O mais grave é que outros miseráveis de toda parte lhe compartilham a experiência cruel. Como náufragos que se encontram na mesma ilha longe de suas famílias e amigos criam novos laços de sobrevivência. De toda parte do país se reúnem presos que experimentam a mesma experiência insalubre e que buscam uns nos outros a resistência para manter o já remoto equilíbrio emocional.
Mas eles partem, voltam as suas origens, porque o sistema, em tese, foi criado para resolver situações de emergência promovendo afastamento temporário. Contudo eles já não vão sós. Levam com eles os laços criados pela convivência na dor com alguém que a eles estendeu a mão, mas que ficou para trás. Há quem possa falar em ideologização dos presos que se espalharam país a fora. Para nós, seria relativizar algo muito mais complexo…
Não é novidade para ninguém as parcerias criadas entre chamadas “facções criminosas” de todo país, hoje assemelhando-se a acontecimentos da américa latina com o fortalecimento dos Cartéis de Narcóticos.

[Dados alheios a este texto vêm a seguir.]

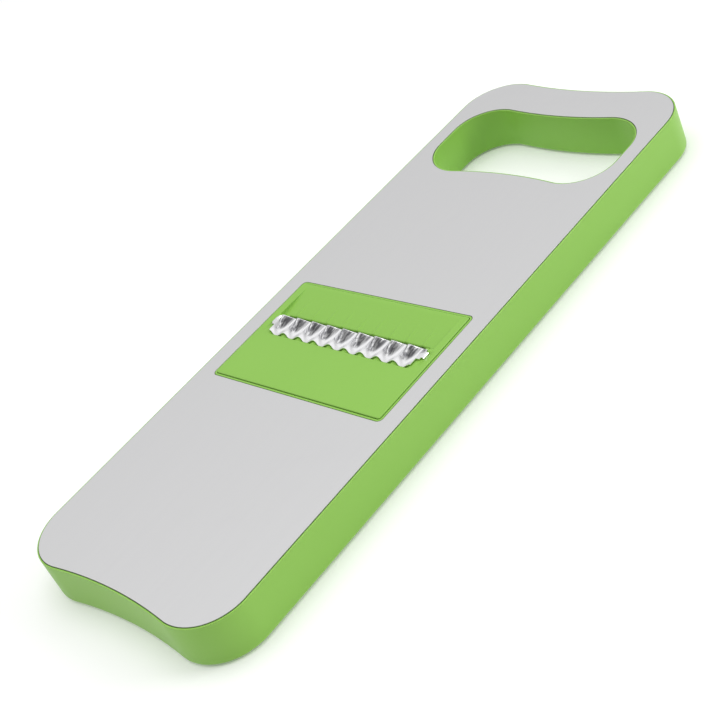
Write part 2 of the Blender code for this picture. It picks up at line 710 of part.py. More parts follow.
clear_scene()
green = material("green plastic", (0.27, 0.56, 0.10), 0.42)
pale = material("pale plastic", (0.72, 0.74, 0.70), 0.55)
film = material("bonding film", (0.80, 0.80, 0.76), 0.60)
steel = material("satin steel", (0.66, 0.66, 0.67), 0.34, 1.0)
blade_steel = material("polished steel", (0.72, 0.72, 0.74), 0.18, 1.0)
rubber = material("grey rubber", (0.10, 0.11, 0.10), 0.80)
make_tub(green)
make_core(pale)
make_film(film)
make_plate(steel)
make_screws(blade_steel)
make_feet(rubber)
lift = insert_origin()
make_insert_frame(green, lift)
make_blade(blade_steel, lift)
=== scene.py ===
# %% [markdown]
# # A mandoline slicer, dressed around its fixed frame
#
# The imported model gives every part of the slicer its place: a green moulded body, a bonded steel plate,
# a lift-out shredding insert with a toothed blade, and the screws and rubber feet below. This lesson
# makes the visible surfaces again at a fine resolution and gives them real finishes. It starts by
# loading that model, because every later place and size is measured from it.

import math

import bmesh
import bpy
import numpy as np
from mathutils import Matrix, Vector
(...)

A permanência ilimitada de presos do Rio de Janeiro no sistema penitenciário federal não só tem se demonstrado meio ineficaz de combate ao tráfico ou a violência como tem se materializado em grande perigo ao sistema penitenciário de todos os estados e à segurança pública de todo o país. A quebra do pacto federativo pelo Estado do Rio de Janeiro em circunstâncias tais há de ser estudada posto que a criação do sistema federal como contingencial e de emergência foi desvirtuada e subvertida por uma política de segurança pública hoje reconhecidamente falida e ineficaz praticada por um grupo político que governou pela última década o Estado.
Os responsáveis do poder executivo por tais políticas de segurança que nortearam ações conjuntas com o poder judiciário hoje cumprem prisão ou estão sob investigação por medidas que faziam parte desse mesmo “pacote de proteção da sociedade fluminense”.
A ciência costuma afirmar que a vida encontra meios na adversidade, transmutando-se em outro para sobrevivência.
Centenas de presos morreram em guerras travadas depois das alianças criadas pelo banimento de condenados fluminenses e de outros estados.
Enquanto isso os laços de sobrevivência continuam sendo o meio de equilíbrio de quem vive através do outro a humanidade que lhe foi negada.
A vida não é agora senão uma mímica e as marionetes a manifestação do alter ego de quem deixou de viver.
Mas para o inferno de Dante a solução é reconhecer que tomamos um caminho perigoso e tentarmos fazer o caminho de volta. Humanização: Direitos humanos para SERES HUMANOS.